Dogma
R
Entertainment: +2
Acceptability: -4

In this new comedy from writer/director Kevin Smith, Loki (Matt Damon) and Bartelby (Ben Affleck) are two fallen angels doomed to forever walk the face of the earth. But a loophole in the dogma of the Catholic Church says that, if they can make it to a specific church in New Jersey, their sins would be forgiven. And after killing themselves, they would be taken back to heaven. This would, however, contradict Gods decree when He banished them from heaven and, in turn, end all existence. So Bethany (Linda Fiorentino) is enlisted by God to stop the two angels from getting to the church.
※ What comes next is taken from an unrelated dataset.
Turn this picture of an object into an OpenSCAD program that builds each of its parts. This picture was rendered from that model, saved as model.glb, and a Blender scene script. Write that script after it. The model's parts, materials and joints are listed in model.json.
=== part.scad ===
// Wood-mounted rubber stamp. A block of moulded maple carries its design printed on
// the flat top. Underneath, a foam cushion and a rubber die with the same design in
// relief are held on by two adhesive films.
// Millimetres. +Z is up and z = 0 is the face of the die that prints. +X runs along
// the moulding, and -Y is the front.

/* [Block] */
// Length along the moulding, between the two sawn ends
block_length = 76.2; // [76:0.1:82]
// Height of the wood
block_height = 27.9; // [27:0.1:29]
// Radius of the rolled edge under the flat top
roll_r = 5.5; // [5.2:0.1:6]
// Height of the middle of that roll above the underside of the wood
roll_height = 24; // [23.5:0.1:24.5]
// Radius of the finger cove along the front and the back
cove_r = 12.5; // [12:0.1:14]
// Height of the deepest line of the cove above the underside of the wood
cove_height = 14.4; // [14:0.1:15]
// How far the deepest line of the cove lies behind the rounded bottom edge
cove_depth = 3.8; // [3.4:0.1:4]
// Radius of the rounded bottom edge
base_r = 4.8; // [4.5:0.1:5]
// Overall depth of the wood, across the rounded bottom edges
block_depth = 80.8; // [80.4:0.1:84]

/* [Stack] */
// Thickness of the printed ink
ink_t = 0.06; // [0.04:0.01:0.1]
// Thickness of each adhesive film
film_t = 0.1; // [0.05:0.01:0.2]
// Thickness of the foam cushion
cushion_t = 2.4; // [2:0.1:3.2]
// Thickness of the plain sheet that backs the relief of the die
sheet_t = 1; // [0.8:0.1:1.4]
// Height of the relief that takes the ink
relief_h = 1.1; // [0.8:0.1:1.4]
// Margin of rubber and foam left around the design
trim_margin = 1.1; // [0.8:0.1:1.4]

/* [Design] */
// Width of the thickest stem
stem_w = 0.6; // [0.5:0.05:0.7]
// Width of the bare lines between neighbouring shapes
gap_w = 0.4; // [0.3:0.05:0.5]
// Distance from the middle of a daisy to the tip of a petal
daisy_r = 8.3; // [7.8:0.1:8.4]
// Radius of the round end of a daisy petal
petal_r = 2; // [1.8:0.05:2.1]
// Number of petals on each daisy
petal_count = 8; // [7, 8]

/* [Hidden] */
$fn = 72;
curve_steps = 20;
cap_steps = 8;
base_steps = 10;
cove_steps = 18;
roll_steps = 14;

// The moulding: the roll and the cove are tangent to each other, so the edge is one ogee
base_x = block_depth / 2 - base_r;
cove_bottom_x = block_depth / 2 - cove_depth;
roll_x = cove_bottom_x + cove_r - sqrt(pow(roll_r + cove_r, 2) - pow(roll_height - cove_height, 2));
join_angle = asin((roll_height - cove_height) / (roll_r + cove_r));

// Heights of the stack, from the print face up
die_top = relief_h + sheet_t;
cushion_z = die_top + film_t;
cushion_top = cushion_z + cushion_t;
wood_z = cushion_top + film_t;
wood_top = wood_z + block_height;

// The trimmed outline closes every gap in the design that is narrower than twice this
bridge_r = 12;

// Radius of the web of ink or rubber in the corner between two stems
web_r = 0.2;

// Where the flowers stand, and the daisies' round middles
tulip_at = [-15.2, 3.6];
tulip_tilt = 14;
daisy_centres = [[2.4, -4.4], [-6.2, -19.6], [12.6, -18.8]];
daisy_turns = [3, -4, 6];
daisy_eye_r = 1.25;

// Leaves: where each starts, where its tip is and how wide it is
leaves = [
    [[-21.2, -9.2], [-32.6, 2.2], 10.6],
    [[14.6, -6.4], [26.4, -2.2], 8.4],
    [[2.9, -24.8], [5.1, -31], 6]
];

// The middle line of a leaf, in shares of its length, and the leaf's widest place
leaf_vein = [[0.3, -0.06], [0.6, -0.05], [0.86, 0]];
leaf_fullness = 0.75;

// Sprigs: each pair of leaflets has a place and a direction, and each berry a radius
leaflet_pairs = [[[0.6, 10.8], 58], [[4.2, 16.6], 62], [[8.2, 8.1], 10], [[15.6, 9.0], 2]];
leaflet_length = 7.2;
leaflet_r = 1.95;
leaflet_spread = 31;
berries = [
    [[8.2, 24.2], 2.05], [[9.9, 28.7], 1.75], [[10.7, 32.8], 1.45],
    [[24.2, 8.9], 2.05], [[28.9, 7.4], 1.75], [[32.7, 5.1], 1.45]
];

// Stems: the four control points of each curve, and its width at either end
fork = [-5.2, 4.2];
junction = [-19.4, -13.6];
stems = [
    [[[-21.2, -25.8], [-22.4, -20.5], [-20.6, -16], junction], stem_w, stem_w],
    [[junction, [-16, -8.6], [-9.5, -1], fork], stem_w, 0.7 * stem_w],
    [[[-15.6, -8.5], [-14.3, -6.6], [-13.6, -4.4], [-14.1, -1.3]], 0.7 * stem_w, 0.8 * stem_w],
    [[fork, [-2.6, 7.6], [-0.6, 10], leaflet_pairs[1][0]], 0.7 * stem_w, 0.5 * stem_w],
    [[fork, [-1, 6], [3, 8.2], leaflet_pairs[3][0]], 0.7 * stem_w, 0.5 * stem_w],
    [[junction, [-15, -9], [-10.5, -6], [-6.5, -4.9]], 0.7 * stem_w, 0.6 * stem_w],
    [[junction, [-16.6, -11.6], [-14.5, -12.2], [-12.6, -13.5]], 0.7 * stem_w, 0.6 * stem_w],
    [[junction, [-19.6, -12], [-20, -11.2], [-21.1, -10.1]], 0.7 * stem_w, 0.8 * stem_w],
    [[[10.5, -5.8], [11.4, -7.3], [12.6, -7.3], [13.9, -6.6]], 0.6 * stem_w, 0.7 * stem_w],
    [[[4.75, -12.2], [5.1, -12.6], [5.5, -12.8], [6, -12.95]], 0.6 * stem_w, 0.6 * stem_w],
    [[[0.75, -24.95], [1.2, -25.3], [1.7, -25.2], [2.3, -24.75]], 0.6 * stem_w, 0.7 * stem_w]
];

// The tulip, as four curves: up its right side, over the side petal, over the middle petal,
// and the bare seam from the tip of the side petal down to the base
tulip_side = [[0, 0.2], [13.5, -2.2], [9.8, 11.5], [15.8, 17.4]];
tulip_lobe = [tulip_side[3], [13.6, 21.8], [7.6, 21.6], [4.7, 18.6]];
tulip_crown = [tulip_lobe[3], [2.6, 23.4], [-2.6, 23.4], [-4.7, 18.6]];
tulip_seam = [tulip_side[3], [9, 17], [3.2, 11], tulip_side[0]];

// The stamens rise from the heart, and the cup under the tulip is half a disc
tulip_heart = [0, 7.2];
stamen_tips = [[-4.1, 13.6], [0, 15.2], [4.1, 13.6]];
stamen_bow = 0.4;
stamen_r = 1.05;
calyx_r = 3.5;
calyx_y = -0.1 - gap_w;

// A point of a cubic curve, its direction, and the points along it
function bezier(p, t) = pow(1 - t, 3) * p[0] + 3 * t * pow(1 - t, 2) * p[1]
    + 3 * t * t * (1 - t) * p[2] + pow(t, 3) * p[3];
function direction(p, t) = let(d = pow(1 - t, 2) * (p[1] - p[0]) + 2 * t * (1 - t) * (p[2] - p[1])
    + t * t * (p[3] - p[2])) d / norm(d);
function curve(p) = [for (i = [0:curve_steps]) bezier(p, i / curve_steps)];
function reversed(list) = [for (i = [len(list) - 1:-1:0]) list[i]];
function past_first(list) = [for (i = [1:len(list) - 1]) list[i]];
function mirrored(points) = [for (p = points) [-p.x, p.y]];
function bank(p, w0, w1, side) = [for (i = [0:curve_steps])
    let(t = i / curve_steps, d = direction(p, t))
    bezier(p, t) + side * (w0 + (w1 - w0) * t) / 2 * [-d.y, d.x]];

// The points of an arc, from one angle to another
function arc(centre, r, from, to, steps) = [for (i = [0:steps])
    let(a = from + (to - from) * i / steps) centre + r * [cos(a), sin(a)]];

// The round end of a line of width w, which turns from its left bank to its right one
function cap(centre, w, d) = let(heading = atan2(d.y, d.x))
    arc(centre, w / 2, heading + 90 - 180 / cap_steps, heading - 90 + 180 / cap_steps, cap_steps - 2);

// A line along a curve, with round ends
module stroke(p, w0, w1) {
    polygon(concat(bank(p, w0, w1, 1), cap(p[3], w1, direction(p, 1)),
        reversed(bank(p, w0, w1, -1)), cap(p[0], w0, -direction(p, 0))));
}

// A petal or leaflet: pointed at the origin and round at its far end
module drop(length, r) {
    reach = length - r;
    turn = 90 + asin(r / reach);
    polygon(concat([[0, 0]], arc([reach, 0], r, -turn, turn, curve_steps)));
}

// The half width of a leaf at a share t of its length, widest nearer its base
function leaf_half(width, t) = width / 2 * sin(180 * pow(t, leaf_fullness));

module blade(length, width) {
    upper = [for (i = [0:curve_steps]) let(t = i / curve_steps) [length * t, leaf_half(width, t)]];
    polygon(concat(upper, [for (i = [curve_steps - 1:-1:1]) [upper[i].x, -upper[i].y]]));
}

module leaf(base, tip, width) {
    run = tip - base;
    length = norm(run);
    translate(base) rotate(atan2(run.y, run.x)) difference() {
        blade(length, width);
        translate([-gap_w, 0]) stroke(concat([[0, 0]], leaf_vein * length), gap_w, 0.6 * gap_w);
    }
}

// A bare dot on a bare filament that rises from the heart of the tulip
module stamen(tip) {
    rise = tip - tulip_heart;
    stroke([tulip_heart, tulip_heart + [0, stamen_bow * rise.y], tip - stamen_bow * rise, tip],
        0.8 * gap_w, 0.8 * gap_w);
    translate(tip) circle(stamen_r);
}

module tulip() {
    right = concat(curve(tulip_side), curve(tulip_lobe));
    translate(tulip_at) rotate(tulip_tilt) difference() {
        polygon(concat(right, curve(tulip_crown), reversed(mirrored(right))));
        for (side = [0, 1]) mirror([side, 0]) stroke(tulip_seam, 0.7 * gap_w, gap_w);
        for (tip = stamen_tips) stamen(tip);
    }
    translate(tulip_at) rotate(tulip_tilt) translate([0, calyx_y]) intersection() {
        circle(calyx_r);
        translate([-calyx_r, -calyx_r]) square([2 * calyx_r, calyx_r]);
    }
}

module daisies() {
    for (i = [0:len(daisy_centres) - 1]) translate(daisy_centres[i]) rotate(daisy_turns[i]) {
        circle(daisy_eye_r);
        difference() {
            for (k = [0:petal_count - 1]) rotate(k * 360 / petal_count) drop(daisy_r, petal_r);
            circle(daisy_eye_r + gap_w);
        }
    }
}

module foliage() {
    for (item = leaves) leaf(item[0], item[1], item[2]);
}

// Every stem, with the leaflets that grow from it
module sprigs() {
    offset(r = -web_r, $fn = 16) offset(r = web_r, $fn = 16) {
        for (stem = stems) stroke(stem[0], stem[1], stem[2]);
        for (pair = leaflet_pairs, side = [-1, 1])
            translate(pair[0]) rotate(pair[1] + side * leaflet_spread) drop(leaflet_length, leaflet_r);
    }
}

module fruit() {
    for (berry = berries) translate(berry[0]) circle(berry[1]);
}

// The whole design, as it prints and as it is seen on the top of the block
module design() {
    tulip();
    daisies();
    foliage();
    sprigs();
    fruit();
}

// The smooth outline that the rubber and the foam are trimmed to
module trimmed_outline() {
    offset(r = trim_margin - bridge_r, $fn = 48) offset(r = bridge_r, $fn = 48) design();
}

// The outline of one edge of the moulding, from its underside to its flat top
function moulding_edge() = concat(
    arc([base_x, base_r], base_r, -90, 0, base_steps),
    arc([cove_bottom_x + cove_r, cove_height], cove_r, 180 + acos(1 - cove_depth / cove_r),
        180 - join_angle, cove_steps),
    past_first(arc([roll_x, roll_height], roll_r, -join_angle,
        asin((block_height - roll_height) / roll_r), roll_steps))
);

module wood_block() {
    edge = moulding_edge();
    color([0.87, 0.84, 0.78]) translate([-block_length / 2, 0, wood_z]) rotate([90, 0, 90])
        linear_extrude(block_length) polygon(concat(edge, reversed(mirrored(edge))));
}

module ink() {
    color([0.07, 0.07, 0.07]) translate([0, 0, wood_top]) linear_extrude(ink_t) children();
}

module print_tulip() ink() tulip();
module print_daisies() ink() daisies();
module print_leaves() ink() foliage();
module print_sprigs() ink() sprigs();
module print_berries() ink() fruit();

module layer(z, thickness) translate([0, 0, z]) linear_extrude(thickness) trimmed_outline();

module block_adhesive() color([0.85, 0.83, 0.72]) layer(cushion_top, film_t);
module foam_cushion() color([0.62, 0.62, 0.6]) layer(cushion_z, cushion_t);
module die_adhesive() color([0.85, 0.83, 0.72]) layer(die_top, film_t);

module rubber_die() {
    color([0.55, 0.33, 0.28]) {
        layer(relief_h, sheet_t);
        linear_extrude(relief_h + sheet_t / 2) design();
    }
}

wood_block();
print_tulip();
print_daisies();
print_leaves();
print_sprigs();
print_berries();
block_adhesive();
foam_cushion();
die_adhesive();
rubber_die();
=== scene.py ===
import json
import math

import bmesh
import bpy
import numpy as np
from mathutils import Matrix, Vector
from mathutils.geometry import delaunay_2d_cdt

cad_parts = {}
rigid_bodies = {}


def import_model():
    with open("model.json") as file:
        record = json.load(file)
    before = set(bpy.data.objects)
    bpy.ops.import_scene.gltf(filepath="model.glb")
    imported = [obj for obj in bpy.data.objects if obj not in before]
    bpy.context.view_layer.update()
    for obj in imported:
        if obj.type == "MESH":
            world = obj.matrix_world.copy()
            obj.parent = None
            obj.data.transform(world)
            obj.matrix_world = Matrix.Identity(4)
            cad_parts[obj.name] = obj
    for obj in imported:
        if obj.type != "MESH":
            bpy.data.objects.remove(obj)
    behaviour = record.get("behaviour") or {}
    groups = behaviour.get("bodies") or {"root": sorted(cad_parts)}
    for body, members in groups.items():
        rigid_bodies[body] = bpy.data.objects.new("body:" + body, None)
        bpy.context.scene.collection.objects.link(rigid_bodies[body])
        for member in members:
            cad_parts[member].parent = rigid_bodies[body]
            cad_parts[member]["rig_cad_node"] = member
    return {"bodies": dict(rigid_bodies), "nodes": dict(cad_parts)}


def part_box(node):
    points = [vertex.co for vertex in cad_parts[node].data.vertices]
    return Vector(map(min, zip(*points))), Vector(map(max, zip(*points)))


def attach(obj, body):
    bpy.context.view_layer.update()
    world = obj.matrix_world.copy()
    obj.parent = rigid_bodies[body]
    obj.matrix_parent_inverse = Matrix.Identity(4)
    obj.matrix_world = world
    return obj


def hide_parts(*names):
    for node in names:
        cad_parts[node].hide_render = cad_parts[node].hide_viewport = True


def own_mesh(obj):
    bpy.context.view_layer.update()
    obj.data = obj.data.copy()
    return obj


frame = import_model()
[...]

Along the way she meets Metatron (Alan Rickman), who is the voice of God, and Rufus (Chris Rock), who claims to be the 13th Apostle. Smith tries to do too much with this film; and, while it starts off with some intelligence and originality, it quickly trails off into an adolescent offbeat comedic adventure. With the controversy surrounding its bizarre religious humor, DOGMA should garner some box office success early on.
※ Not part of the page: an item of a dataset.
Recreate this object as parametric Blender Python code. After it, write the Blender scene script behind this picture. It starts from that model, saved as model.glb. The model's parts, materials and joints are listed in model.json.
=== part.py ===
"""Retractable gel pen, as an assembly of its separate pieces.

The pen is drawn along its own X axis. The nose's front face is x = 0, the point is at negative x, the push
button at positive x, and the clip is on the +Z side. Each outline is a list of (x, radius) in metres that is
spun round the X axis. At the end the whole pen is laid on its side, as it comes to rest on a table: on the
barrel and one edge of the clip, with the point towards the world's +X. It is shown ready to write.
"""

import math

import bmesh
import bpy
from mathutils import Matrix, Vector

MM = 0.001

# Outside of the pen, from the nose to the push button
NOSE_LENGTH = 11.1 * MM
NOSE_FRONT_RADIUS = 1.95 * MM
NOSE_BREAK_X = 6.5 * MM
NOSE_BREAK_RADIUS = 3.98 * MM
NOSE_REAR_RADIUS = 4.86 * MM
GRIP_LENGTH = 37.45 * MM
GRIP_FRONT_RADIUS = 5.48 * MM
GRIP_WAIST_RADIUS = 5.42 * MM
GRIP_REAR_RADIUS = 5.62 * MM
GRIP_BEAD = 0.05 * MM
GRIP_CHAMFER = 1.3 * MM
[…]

Even before its release, DOGMA has been the subject of considerable controversial. The church-related story focusing on Catholicism as antiquated and oppressive, while supposedly done in good fun, will come across to many as very irreverent and sacrilegious. And although the film is not anti-God, it explicitly promotes religious pluralismmany ways to God. An overall theme surfaces, as well, of God dealing with humanity unfairly. These perspectives fail to take the entire Bible into account--which is to be expected--and tend to be presented in a simplistic manner. Much of the humor is sex-related with some very graphic references to conventional and unconventional sexual behavior. In one scene, an angel pulls his pants down to reveal that it has no reproductive organs. This seems to have been done more for shock value than comedic effect. And graphic violence includes several shootings and the bloody aftermath of a mass homicide. Language is atrocious, with 96 f-words, 46 s-words, and 13 regular profanities. In light of the pervasive offensive content and irreverent humor, our assessment of DOGMA is dogmatically negative.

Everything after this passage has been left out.